Goal of the exercise:
Show all lines from the listing below that contain "code".

Listed records:
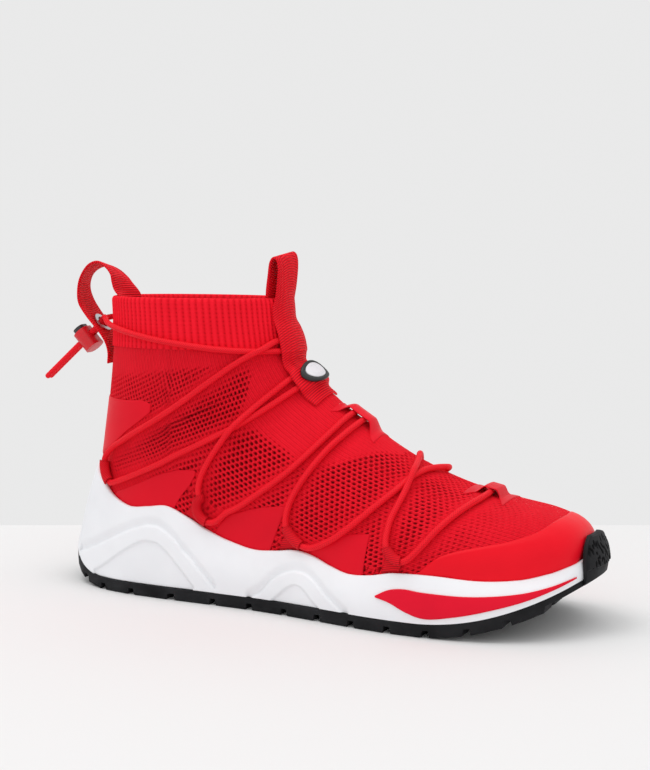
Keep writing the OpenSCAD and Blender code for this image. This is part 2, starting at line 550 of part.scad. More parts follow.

* * *

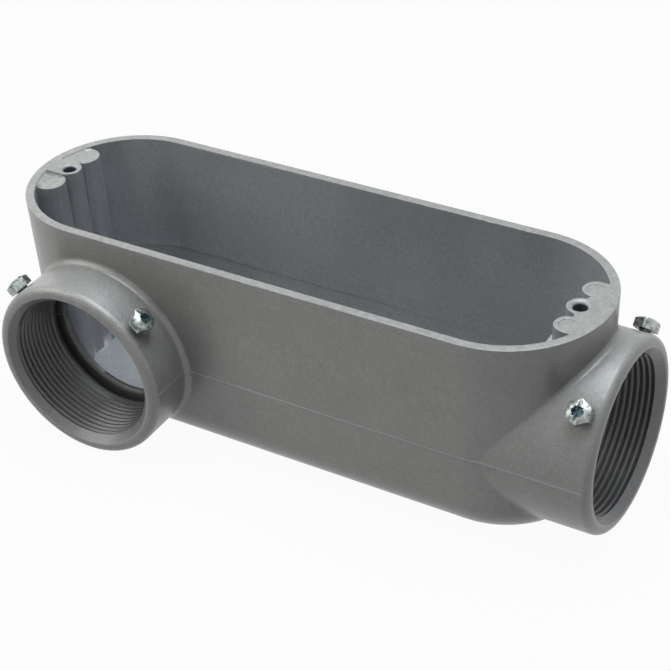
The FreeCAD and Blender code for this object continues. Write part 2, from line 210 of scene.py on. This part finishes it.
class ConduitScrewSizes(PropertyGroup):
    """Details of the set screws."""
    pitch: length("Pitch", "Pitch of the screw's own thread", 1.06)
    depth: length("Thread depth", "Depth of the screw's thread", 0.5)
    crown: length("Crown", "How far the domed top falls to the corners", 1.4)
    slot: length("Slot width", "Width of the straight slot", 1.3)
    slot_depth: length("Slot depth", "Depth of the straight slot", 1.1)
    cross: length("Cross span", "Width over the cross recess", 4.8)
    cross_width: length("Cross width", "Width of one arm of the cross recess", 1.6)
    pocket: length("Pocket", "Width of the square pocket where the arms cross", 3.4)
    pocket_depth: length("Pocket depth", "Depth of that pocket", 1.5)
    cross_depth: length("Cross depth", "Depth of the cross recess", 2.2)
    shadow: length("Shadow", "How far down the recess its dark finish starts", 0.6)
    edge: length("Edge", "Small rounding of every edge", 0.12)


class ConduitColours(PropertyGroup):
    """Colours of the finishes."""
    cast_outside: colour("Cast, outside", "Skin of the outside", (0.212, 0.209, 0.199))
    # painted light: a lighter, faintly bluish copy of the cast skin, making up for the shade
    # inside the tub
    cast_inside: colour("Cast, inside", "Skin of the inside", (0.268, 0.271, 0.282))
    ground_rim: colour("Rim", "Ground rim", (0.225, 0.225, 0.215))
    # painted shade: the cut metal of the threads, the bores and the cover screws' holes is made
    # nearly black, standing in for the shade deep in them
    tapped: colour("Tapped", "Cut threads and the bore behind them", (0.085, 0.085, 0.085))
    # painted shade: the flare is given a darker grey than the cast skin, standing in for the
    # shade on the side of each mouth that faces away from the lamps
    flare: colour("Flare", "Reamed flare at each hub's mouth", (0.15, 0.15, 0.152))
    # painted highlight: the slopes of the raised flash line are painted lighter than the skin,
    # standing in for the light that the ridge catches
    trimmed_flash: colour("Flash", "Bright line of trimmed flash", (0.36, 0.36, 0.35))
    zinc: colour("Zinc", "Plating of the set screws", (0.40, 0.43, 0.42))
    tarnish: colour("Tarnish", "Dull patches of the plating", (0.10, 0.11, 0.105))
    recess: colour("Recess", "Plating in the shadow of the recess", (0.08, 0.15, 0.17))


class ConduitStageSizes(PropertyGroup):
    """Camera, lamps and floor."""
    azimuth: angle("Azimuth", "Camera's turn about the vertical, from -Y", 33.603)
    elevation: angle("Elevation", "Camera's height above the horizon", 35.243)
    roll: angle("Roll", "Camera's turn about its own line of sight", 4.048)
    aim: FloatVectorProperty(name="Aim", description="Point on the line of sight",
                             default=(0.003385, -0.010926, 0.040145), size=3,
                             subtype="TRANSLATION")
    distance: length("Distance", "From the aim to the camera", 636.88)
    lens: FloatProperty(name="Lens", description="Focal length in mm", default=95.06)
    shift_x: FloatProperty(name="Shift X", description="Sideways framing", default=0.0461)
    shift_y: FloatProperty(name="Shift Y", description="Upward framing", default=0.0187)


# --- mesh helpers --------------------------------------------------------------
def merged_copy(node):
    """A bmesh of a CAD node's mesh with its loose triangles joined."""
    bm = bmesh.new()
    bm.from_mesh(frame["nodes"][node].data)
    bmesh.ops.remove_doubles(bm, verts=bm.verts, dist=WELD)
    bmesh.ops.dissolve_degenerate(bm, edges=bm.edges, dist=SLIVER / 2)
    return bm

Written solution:
Keep writing the OpenSCAD and Blender code for this image. This is part 2, starting at line 550 of part.scad. More parts follow.
The FreeCAD and Blender code for this object continues. Write part 2, from line 210 of scene.py on. This part finishes it.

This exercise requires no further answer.